Five to read:
A deadly spiral of sectarian violence - a year on from IS onslaught on Iraq
This detailed interactive report from Amnesty International is a “story map” timeline of the suffering endured by Iraqi civilians caught up in the conflict between the self-declared Islamic State (IS) and government forces. Witness accounts are coupled with Amnesty’s own research into the various massacres perpetrated by IS and different militia groups.
Yemen’s tragedy: A First Responder's Blog
International Medical Corps (IMC) health program officer Doa’a Kutbi Omer was forced to flee her home in Aden, Yemen, together with her husband and young baby after her neighbourhood came under attack last month. In this collection of moving diary entries, she describes how the violence has affected her daily routine – she is now one of 22 people sharing a four-bedroom apartment – and her work, as she now tends to conflict casualties in a hospital with limited supplies and electricity.
Briefing Papers: What are they for and what do they tell us?
Struggling to keep up with all the reports being churned out in the build-up to next year’s World Humanitarian Summit (WHS)? This bibliography produced for the recent ALNAP Global Forum for Improving Humanitarian Action pulls together all – or at least a long list of – the must-read literature on humanitarian reform, including NGO position papers and documents produced for and after the various WHS consultation events to date. Helpful graphics sort the papers into themes and topics for easy searching.
Core Humanitarian Standard: do NGOs need another set of standards?
The newly-launched Core Humanitarian Standard on Quality and Accountability (CHS) hopes to improve the quality and effectiveness of NGO work and make it more accountable. This Q&A takes a look at the CHS and what people in the sector think of the new standard. The idea was to lay out a more simple set of benchmarks, but is the CHS too bare-boned and generalised?

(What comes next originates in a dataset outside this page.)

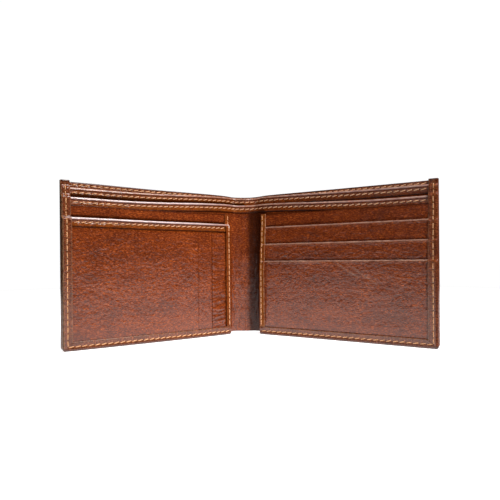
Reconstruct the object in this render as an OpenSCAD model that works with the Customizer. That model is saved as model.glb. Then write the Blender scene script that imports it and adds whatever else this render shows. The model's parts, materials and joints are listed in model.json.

Cat-fight among the S. Sudan experts and the failure of peace-making
Academic and Sudan analyst John Young calls time on the “cat-fight” among experts over what went wrong in South Sudan, which was triggered by a recent Al Jazeera series examining the peace process. “To paraphrase Shakespeare, despite the sound and fury the quarrels between the various peace-makers and would-be peace-makers is essentially an in-house affair among people that share the same commitment to liberal peace-making and thus they are largely much ado about nothing,” he observes, while arguing for a fundamental shift in approach.
One to watch:
Al Jazeera Investigates – Al Qaeda Informant
A former al-Qaeda operative and government informant gives a startling interview to Al Jazeera, claiming that the Yemeni government of former president Ali Abdullah Saleh was working with Al-Qaeda in the Arabian Peninsula (AQAP) while simultaneously supporting the US-led drone campaign against the group.
One to listen to:
Will Anyone Help The Rohingya?
The Inquiry on the BBC World Service examines the plight of stateless Rohingya Muslims from western Myanmar who are forced into lives of poverty and exclusion. Interviewees ask why no one – even democracy icon and Nobel Peace Prize laureate Aung San Suu Kyi – appears willing to speak up for the heavily discriminated against minority.
Coming up:
AIDF Asia: Aid & Response Summit 2015
16-18 June, UN Conference Centre, Bangkok
This three-day conference brings together high-level representatives from governments, UN agencies, NGOs, academics and the private sector to discuss how technology and innovation can improve humanitarian and development work in the Asia-Pacific region, with a focus on disaster response and climate change. IRIN’s editor at large, Obinna Anyadike, will be moderating a panel on effective communication & humanitarian social networks.
From IRIN:
Eritrea rights report prompts protection rethink
Several nations recently toughened their stance on asylum requests from Eritrea after a Danish report suggested those leaving the country do so largely for economic reasons. After the results of a year-long UN inquiry appeared to directly contradict these findings, IRIN asks if those countries should not think again about their hasty policy shift. The UN commission found evidence of a totalitarian state responsible for “systemic, widespread and gross human rights violations” that include extrajudicial executions, torture, arbitrary detention, enforced disappearances and a system of indefinite national service that amounts to forced labour.